=== TO DO ===
Give back, exactly as written, the lines from the beginning of the listing through the one that contains "beads along the".

--------------------------------------------------

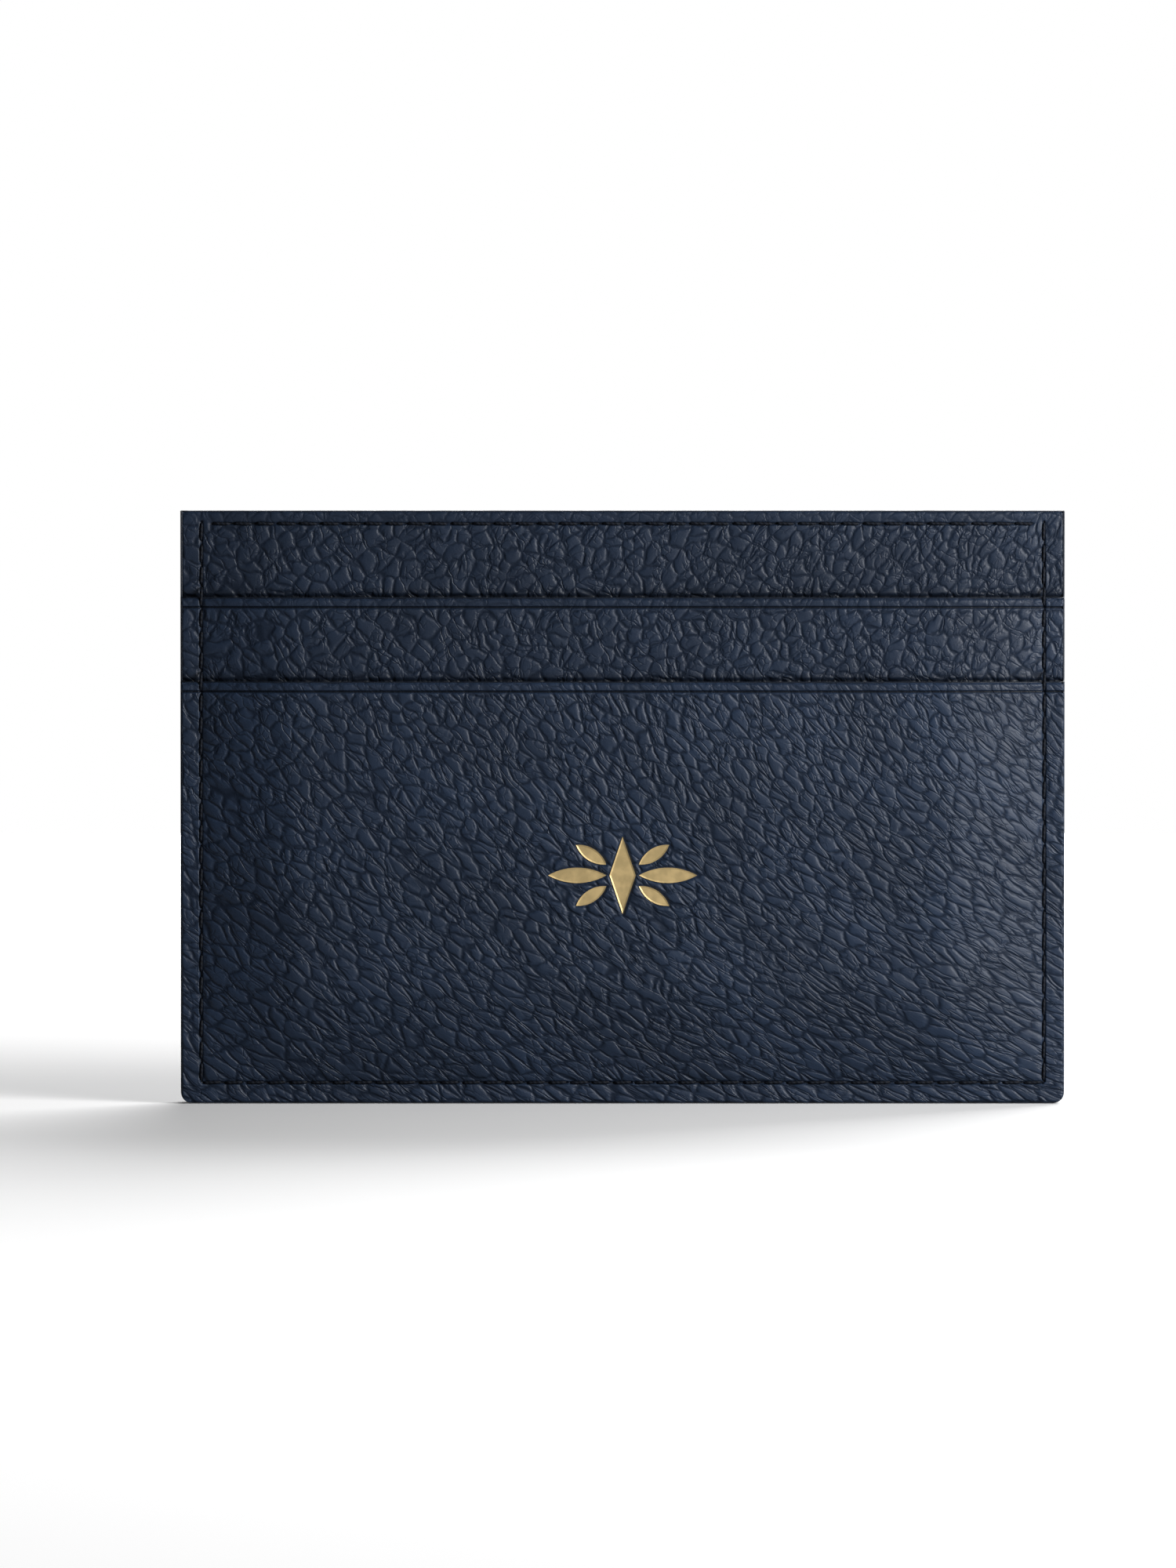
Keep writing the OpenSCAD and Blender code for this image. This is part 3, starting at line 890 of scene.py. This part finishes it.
def paint_bead(side, name, layer, edge_z, inner_layer=None):
    """A rounded bead of paint along the cut top edge of a layer."""
    sign = SIDES[side]
    bm = bmesh.new()
    bmesh.ops.create_cube(bm, size=1.0)
    long_edges = [e for e in bm.edges if abs(e.verts[0].co.x - e.verts[1].co.x) > 0.5]
    bmesh.ops.subdivide_edges(bm, edges=long_edges, cuts=120)
    top = [e for e in bm.edges if all(v.co.z > 0.4 for v in e.verts)
           and abs(e.verts[0].co.y - e.verts[1].co.y) < 0.1]
    bmesh.ops.bevel(bm, geom=top, offset=0.42, segments=4, profile=0.5, affect="EDGES", material=-1)
    mesh = mesh_from(bm)
    co = coordinates(mesh)
    x = co[:, 0] * 2 * PANEL_HALF_W
    z = edge_z + PAINT_T * ((co[:, 2] + 0.5) * BEAD_HEIGHT - BEAD_FOOT)
    rise = crown(x, np.full_like(x, edge_z))
    inner = LAYERS[inner_layer or layer].depth(rise, 0.0)
    outer = LAYERS[layer].depth(rise, 1.0) - BEAD_SET_BACK
    depth = inner + (outer - inner) * (co[:, 1] + 0.5)
    wobble = slow_noise(x, np.zeros_like(x), 3 * MM, edge_z / MM) * 0.015 * MM
    set_coordinates(mesh, np.stack([x, sign * depth, z + wobble], axis=1))
    turn_faces(mesh, bmesh.ops.recalc_face_normals)
    new_piece(f"{side}_{name}", "bead", mesh, "edge_paint")


class HOLDER_OT_mouth_paint(bpy.types.Operator):
    """Painted beads along the top edge and the mouths of the slots"""

    bl_idname = "holder.mouth_paint"
    bl_label = "Mouth Edge Paint"

    def execute(self, context):
        for side in SIDES:
            paint_bead(side, "body_edge_paint", "body", TOP, "lining")
            paint_bead(side, "upper_edge_paint", "strip", UPPER_MOUTH, "liner")
            paint_bead(side, "lower_edge_paint", "face", LOWER_MOUTH)
        return {"FINISHED"}


COAT_DEPTH, COAT_DOME = 0.25 * MM, 0.3 * MM


class HOLDER_OT_perimeter_paint(bpy.types.Operator):
    """The painted edge round the sides and the bottom"""

    bl_idname = "holder.perimeter_paint"
    bl_label = "Perimeter Edge Paint"

    def execute(self, context):
        side_run = TOP - CORNER_R
        arc = math.pi / 2 * CORNER_R
        floor_run = 2 * (HALF_W - CORNER_R)
        total = 2 * side_run + 2 * arc + floor_run
        spots = [0.0]
        for z in (UPPER_MOUTH, LOWER_MOUTH):
            spots += [TOP - z, total - (TOP - z)]
        corners = [side_run + arc / 2, total - side_run - arc / 2]
        path = lines(sorted(spots + corners + [total]), 1.2 * MM, 0.12 * MM, 1.1 * MM)
        across = [math.sin(math.pi / 2 * (i / 8 - 1)) for i in range(17)]
        mesh = slab(path, across)
        co = coordinates(mesh)
        s, t, inner = co[:, 0], co[:, 2], co[:, 1] > 0.5
        mirrored = s > total / 2
        s = np.where(mirrored, total - s, s)
        turn = np.clip((s - side_run) / CORNER_R, 0, math.pi / 2)
        straight = np.minimum(s, side_run)
        along_floor = np.maximum(s - side_run - arc, 0)
        z0 = np.maximum(TOP - straight, 0)
        half = np.full_like(s, SEAM_OUT)
        for low_z, width in ((LOWER_MOUTH, FACE_SEAM), (UPPER_MOUTH, LINER_SEAM)):
            half = np.where(z0 > low_z, width, half)
        dome = np.sqrt(np.clip(1 - t * t, 0, 1))
        proud = np.where(inner, -COAT_DEPTH, (dome - 1) * COAT_DOME * half / SEAM_OUT)
        nx, nz = -np.cos(turn), -np.sin(turn)
        x = -HALF_W + CORNER_R + along_floor + nx * (CORNER_R + proud)
        z = np.where(s <= side_run, TOP - straight, CORNER_R + nz * (CORNER_R + proud))
        x = np.where(s <= side_run, -HALF_W - proud, x)
        x = np.where(mirrored, -x, x)
        set_coordinates(mesh, np.stack([x, t * half, z], axis=1))
        turn_faces(mesh, bmesh.ops.recalc_face_normals)
        new_piece("perimeter_edge_paint", "coat", mesh, "edge_paint")
        return {"FINISHED"}


# ---- stitches ----

STITCH_SIDES = 8
STITCH_RINGS = 9
STITCH_OVERRUN = 0.05 * MM
STITCH_DIVE = 0.55 * MM
PLY_SHIFT = 0.37 * MM  # the twist starts elsewhere on each stitch


def stitch_template():
    """Mesh of one stitch along X, 1 long and 1 thick."""
    bm = bmesh.new()
    turned = Matrix.Rotation(math.pi / 2, 4, "Y")
    bmesh.ops.create_cone(bm, cap_ends=True, segments=STITCH_SIDES, radius1=0.5, radius2=0.5, depth=1.0,
                          matrix=turned)
    long_edges = [e for e in bm.edges if abs(e.verts[0].co.x - e.verts[1].co.x) > 0.5]
    bmesh.ops.subdivide_edges(bm, edges=long_edges, cuts=STITCH_RINGS - 2)
    return mesh_from(bm)


def add_stitches(side, name, boxes, slant, sink):
    """A stitch in each box: thick in the middle, its ends diving into the needle holes, a little aslant."""
    sign = SIDES[side]
    template = stitch_template()
    base = coordinates(template)
    s, thick = base[:, 0], 2 * THREAD_R
    taper = 1 - 0.25 * np.abs(2 * s) ** 3
    dive = np.clip((np.abs(s) - 0.30) / 0.2, 0, 1) ** 2
    bm = bmesh.new()
    plies = []
    for i, (lo, hi) in enumerate(boxes):
        upright = hi.z - lo.z > hi.x - lo.x
        along = s * ((hi.z - lo.z if upright else hi.x - lo.x) + STITCH_OVERRUN)
        across = base[:, 2] * thick * taper * 0.92 + along * slant
        centre = (lo + hi) / 2
        face = abs(lo.y if sign < 0 else hi.y) - thick
        y = sign * (face + THREAD_R - sink + base[:, 1] * thick * 0.95 * taper - dive * STITCH_DIVE)
        right, up = (across, along) if upright else (along, across)
        copy = template.copy()
        set_coordinates(copy, np.stack([centre.x + right, y, centre.z + up], axis=1))
        bm.from_mesh(copy)
        bpy.data.meshes.remove(copy)
        plies.append(np.stack([along + i * PLY_SHIFT, np.arctan2(base[:, 2], base[:, 1]), 0 * s], axis=1))
    bmesh.ops.recalc_face_normals(bm, faces=bm.faces[:])
    mesh = mesh_from(bm)
    bpy.data.meshes.remove(template)
    store(mesh, "ply", np.concatenate(plies), "FLOAT_VECTOR")
    new_piece(f"{side}_{name}", "thread", mesh, "navy_thread")


class HOLDER_OT_seam_stitches(bpy.types.Operator):
    """Stitches down the sides and along the bottom"""

    bl_idname = "holder.seam_stitches"
    bl_label = "Seam Stitches"

    def execute(self, context):
        for side in SIDES:
            add_stitches(side, "seam_stitching", stitch_boxes(f"{side}_seam_stitching"), 0.045, 0.22 * MM)
        return {"FINISHED"}


class HOLDER_OT_top_stitches(bpy.types.Operator):
    """Stitches under the top edge"""

    bl_idname = "holder.top_stitches"
    bl_label = "Top Stitches"

    def execute(self, context):
        for side in SIDES:
            outside = []
            for lo, hi in stitch_boxes(f"{side}_top_stitching"):
                x = (lo.x + hi.x) / 2
                rise = crown(np.array([x]), np.array([TOP_ROW_Z]))[0]
                face = LAYERS["body"].depth(rise, 1.0) + 2 * THREAD_R
                lo, hi = lo.copy(), hi.copy()
                lo.y, hi.y = -face, face
                outside.append((lo, hi))
            add_stitches(side, "top_stitching", outside, -0.05, 0.2 * MM)
        return {"FINISHED"}


class HOLDER_OT_foil_ornament(bpy.types.Operator):
    """Foil of the stamped ornament: a shallow dish whose rim climbs the pressed leather"""

    bl_idname = "holder.foil_ornament"
    bl_label = "Foil Ornament"

    def execute(self, context):
        bm = bmesh_of(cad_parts["front_foil_ornament"].data)
        bmesh.ops.remove_doubles(bm, verts=bm.verts[:], dist=WELD)
        bmesh.ops.dissolve_limit(bm, angle_limit=math.radians(1), verts=bm.verts[:], edges=bm.edges[:])
        front = [f for f in bm.faces if f.normal.y < -0.9]
        for v in {v for f in front for v in f.verts}:
            v.co.y -= 0.05 * MM
        bmesh.ops.inset_region(bm, faces=front, thickness=0.16 * MM, depth=0, use_even_offset=True)
        for v in {v for f in front for v in f.verts}:
            v.co.y += 0.055 * MM
        bmesh.ops.triangulate(bm, faces=bm.faces[:])
        mesh = mesh_from(bm)
        new_piece("front_foil_ornament", "stamp", mesh, "gold_foil")
        mesh.polygons.foreach_set("use_smooth", [False] * len(mesh.polygons))
        return {"FINISHED"}


class HOLDER_OT_hidden_parts(bpy.types.Operator):
    """Finishes of the CAD parts that stay as they are, inside the seams and pockets"""

    bl_idname = "holder.hidden_parts"
    bl_label = "Hidden Parts"

    def execute(self, context):
        for side in SIDES:
            for part, slot in (("seam_filler", "filler_leather"), ("liner_stitching", "navy_thread")):
                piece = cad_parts[f"{side}_{part}"]
                piece.data.materials.clear()
                piece.data.materials.append(finish_of(slot))
        return {"FINISHED"}


# ---- stage ----

FLOOR_HALF = 1.0
VIEW_ASPECT = 4 / 3
HOLDER_SHARE = 0.7513  # of the view's width
AIM = Vector((-3.9 * MM, 0, 36.1 * MM))
EYE_DISTANCE, EYE_HEIGHT = 0.9, 58 * MM
SENSOR = 36


def area_light(name, place, target, width, height, power):
    data = bpy.data.lights.new(name, "AREA")
    data.shape = "RECTANGLE"
    data.size, data.size_y, data.energy = width, height, power
    light = bpy.data.objects.new(name, data)
    bpy.context.scene.collection.objects.link(light)
    light.location = place
    light.rotation_euler = (Vector(target) - Vector(place)).to_track_quat("-Z", "Y").to_euler()
    light.visible_camera = False


def floor_material():
    """Pale floor that gives little light back to the leather, and glows for the camera with painted light
    that brightens away from the holder.
    """
    material, tree, shader = new_material("pale floor")
    coords = object_place(tree)
    cloudy = noise_at(tree, coords, 30.0)[0]
    pale = mix_colour(tree, cloudy, (0.92, 0.92, 0.925, 1), (0.95, 0.95, 0.95, 1))
    seen = node(tree, "ShaderNodeLightPath").outputs["Is Camera Ray"]
    tree.links.new(mix_colour(tree, seen, (0.3, 0.3, 0.3, 1), pale), shader.inputs["Base Color"])
    shader.inputs["Emission Color"].default_value = (1, 1, 1, 1)
    # painted light: an emission seen only by the camera, faint near the holder and brighter away from it
    away = node(tree, "ShaderNodeVectorMath", {0: coords}, operation="LENGTH").outputs["Value"]
    glow = ramp(tree, away, 0.06, 0.32, 0.07, 0.42)
    tree.links.new(math_node(tree, "MULTIPLY", seen, glow), shader.inputs["Emission Strength"])
    shader.inputs["Roughness"].default_value = 0.9
    shader.inputs["Specular IOR Level"].default_value = 0.1
    return material


def white_world():
    """White to the eye, and a faint fill light for the rest."""
    world = bpy.data.worlds.new("studio")
    world.use_nodes = True
    tree = world.node_tree
    seen = node(tree, "ShaderNodeLightPath").outputs["Is Camera Ray"]
    glow = math_node(tree, "MULTIPLY_ADD", seen, 0.96, 0.04)
    tree.links.new(glow, tree.nodes["Background"].inputs["Strength"])
    tree.nodes["Background"].inputs["Color"].default_value = (1, 1, 1, 1)
    return world


class HOLDER_OT_stage(bpy.types.Operator):
    """Pale floor, soft studio light and the camera"""

    bl_idname = "holder.stage"
    bl_label = "Stage"

    def execute(self, context):
        scene = context.scene
        scene.view_settings.view_transform = "Standard"
        scene.world = white_world()
        bm = bmesh.new()
        bmesh.ops.create_grid(bm, x_segments=1, y_segments=1, size=FLOOR_HALF)
        floor = bpy.data.objects.new("floor", mesh_from(bm))
        floor.data.materials.append(floor_material())
        scene.collection.objects.link(floor)

        centre = Vector((0, 0, TOP / 2))
        area_light("key", (0.20, -0.15, 0.11), centre + Vector((0.02, 0, 0)), 0.12, 0.12, 0.52)
        area_light("side", (0.48, -0.38, 0.30), centre, 0.45, 0.4, 2.4)
        area_light("rear", (0.35, 0.95, 0.52), (-0.1, 0.1, 0), 1.0, 0.8, 18.0)

        camera = bpy.data.objects.new("camera", bpy.data.cameras.new("camera"))
        scene.collection.objects.link(camera)
        scene.camera = camera
        camera.location = (AIM.x, -EYE_DISTANCE, EYE_HEIGHT)
        sight = AIM - camera.location
        camera.rotation_euler = sight.to_track_quat("-Z", "Y").to_euler()
        camera.data.sensor_width = SENSOR
        camera.data.lens = SENSOR * sight.length / (2 * HALF_W / HOLDER_SHARE * VIEW_ASPECT)
        return {"FINISHED"}


STEPS = (
    HOLDER_OT_stage,
    HOLDER_OT_body_panels,
    HOLDER_OT_upper_strips,
    HOLDER_OT_lower_panels,
    HOLDER_OT_body_linings,
    HOLDER_OT_pocket_liners,
    HOLDER_OT_mouth_paint,
    HOLDER_OT_perimeter_paint,
    HOLDER_OT_seam_stitches,
    HOLDER_OT_top_stitches,
    HOLDER_OT_foil_ornament,
    HOLDER_OT_hidden_parts,
)


class HOLDER_PT_looks(bpy.types.Panel):
    """Sizes, colours and steps of the card holder"""

    bl_idname = "HOLDER_PT_looks"
    bl_label = "Card Holder"
    bl_space_type = "VIEW_3D"
    bl_region_type = "UI"
    bl_category = "Card Holder"

    def draw(self, context):
        for group in (context.scene.holder_colours, context.scene.holder_sizes):
            for name in group.__annotations__:
                self.layout.prop(group, name)
        for step in STEPS:
            self.layout.operator(step.bl_idname)


CLASSES = (HolderColours, HolderSizes, *STEPS, HOLDER_PT_looks)


def register():
    for cls in CLASSES:
        bpy.utils.register_class(cls)
    bpy.types.Scene.holder_colours = bpy.props.PointerProperty(type=HolderColours)
    bpy.types.Scene.holder_sizes = bpy.props.PointerProperty(type=HolderSizes)


def unregister():
    del bpy.types.Scene.holder_sizes
    del bpy.types.Scene.holder_colours
    for cls in reversed(CLASSES):
        bpy.utils.unregister_class(cls)


def main():
    register()
    pebbled_hide_group()
    relief_modifier_tree()
    for step in STEPS:
        group, name = step.bl_idname.split(".")
        getattr(getattr(bpy.ops, group), name)()


if __name__ == "__main__":
    main()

--------------------------------------------------

=== SOLUTION BELOW ===
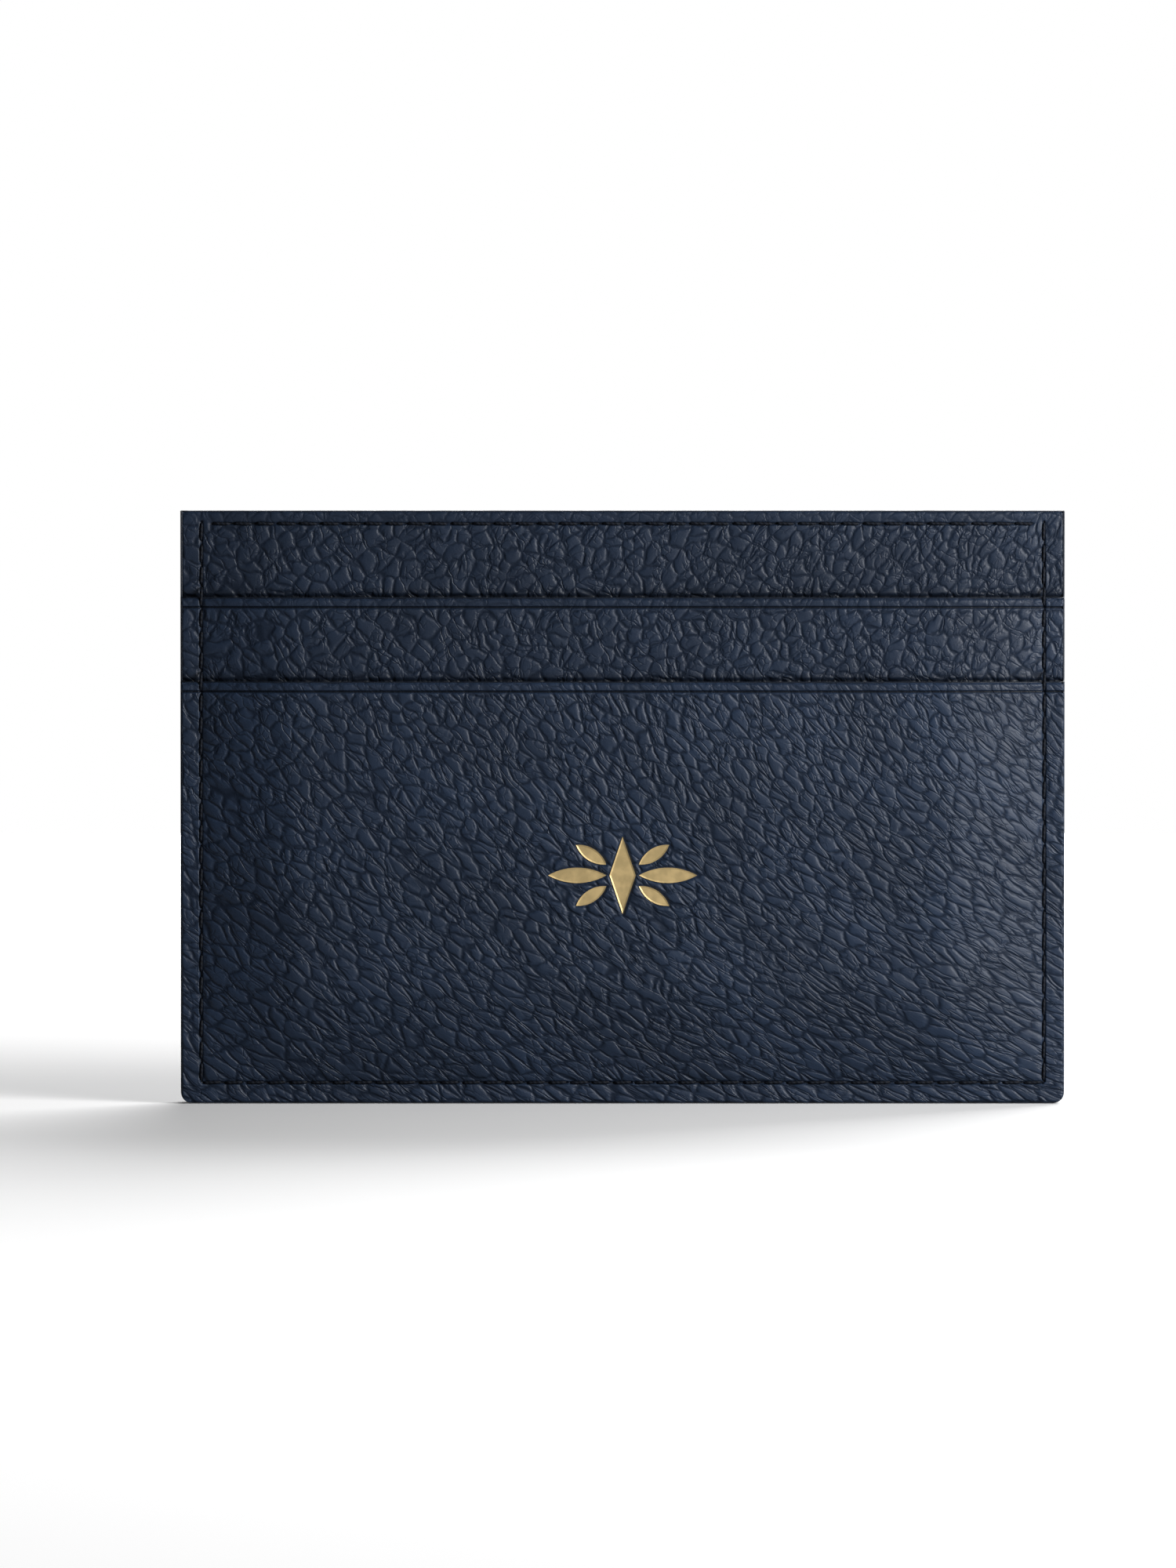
Keep writing the OpenSCAD and Blender code for this image. This is part 3, starting at line 890 of scene.py. This part finishes it.
def paint_bead(side, name, layer, edge_z, inner_layer=None):
    """A rounded bead of paint along the cut top edge of a layer."""
    sign = SIDES[side]
    bm = bmesh.new()
    bmesh.ops.create_cube(bm, size=1.0)
    long_edges = [e for e in bm.edges if abs(e.verts[0].co.x - e.verts[1].co.x) > 0.5]
    bmesh.ops.subdivide_edges(bm, edges=long_edges, cuts=120)
    top = [e for e in bm.edges if all(v.co.z > 0.4 for v in e.verts)
           and abs(e.verts[0].co.y - e.verts[1].co.y) < 0.1]
    bmesh.ops.bevel(bm, geom=top, offset=0.42, segments=4, profile=0.5, affect="EDGES", material=-1)
    mesh = mesh_from(bm)
    co = coordinates(mesh)
    x = co[:, 0] * 2 * PANEL_HALF_W
    z = edge_z + PAINT_T * ((co[:, 2] + 0.5) * BEAD_HEIGHT - BEAD_FOOT)
    rise = crown(x, np.full_like(x, edge_z))
    inner = LAYERS[inner_layer or layer].depth(rise, 0.0)
    outer = LAYERS[layer].depth(rise, 1.0) - BEAD_SET_BACK
    depth = inner + (outer - inner) * (co[:, 1] + 0.5)
    wobble = slow_noise(x, np.zeros_like(x), 3 * MM, edge_z / MM) * 0.015 * MM
    set_coordinates(mesh, np.stack([x, sign * depth, z + wobble], axis=1))
    turn_faces(mesh, bmesh.ops.recalc_face_normals)
    new_piece(f"{side}_{name}", "bead", mesh, "edge_paint")


class HOLDER_OT_mouth_paint(bpy.types.Operator):
    """Painted beads along the top edge and the mouths of the slots"""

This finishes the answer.